There could also be a severe impact far beyond Ukraine’s borders. “If Ukraine were to receive no more help from Washington and be defeated militarily, that would severely damage the image of the West, demoralise and discredit Nato and encourage Putin to test the alliance’s mutual defence clause,” said Grieveson.
“A large wave of refugees from Ukraine to the entire EU would probably be the result, and there would also be the possibility of a sharp rise in global food prices, which could lead to social and political unrest,” according to the economist.
Russia’s economic growth falters
On the other side of the Russia-Ukraine war, wiiw forecasts that Russia’s economic growth is expected to slow significantly after two years of war-driven expansion.
Following growth rates of 3.6% in 2023 and 3.8% in 2024, the country’s GDP is forecast to increase by just 1.8% in
2025 and 1.6% in 2026. A key driver of this slowdown is the Russian central bank’s aggressive monetary tightening, wiiw said.

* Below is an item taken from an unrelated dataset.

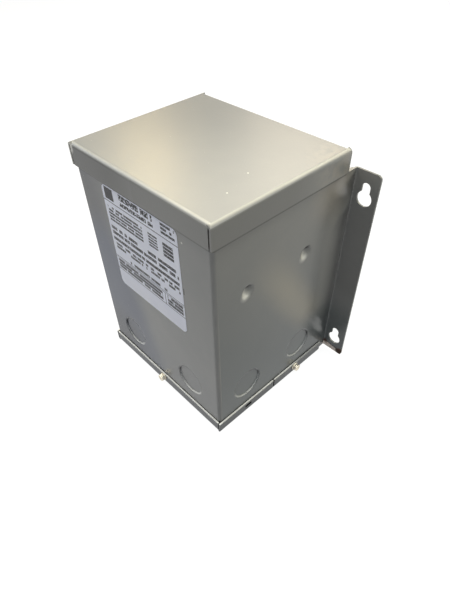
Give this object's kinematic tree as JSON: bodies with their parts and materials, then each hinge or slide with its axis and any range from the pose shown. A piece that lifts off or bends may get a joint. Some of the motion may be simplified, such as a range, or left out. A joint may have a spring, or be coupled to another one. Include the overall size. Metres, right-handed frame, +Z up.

With inflation soaring to 9.5% at the end of 2024, the bank has raised interest rates to 21%, making borrowing prohibitively expensive for businesses and consumers.
“The high interest rates make loans unaffordable for most businesses and consumers and create a strong incentive to hoard money in bank accounts, thus stifling the economy,” said Vasily Astrov, a Russia expert at wiiw.
“Since the US has become by far the most important export market for the EU over the past decade, the negative impact of high US tariffs on European goods and services would also be significant for the Eastern European members and would be felt by them relatively soon,”
Further compounding Russia’s economic woes are falling energy revenues, exacerbated by new US sanctions targeting major Russian oil companies and a fleet of tankers that export crude to China and India. While wiiw expects Russia to find ways to circumvent these sanctions, the overall economic impact remains negative.
However, the most significant challenge for Russia’s economy could come when the war in Ukraine eventually ends. Government spending on the military and armaments currently accounts for more than 6% of GDP, an unsustainable level in the long term.
“The Russian economy is now hooked on high government spending for the war – like on a drug. If it is reduced or cancelled one day, it faces a veritable demand shock that could plunge it into a deep crisis,” Astrov said.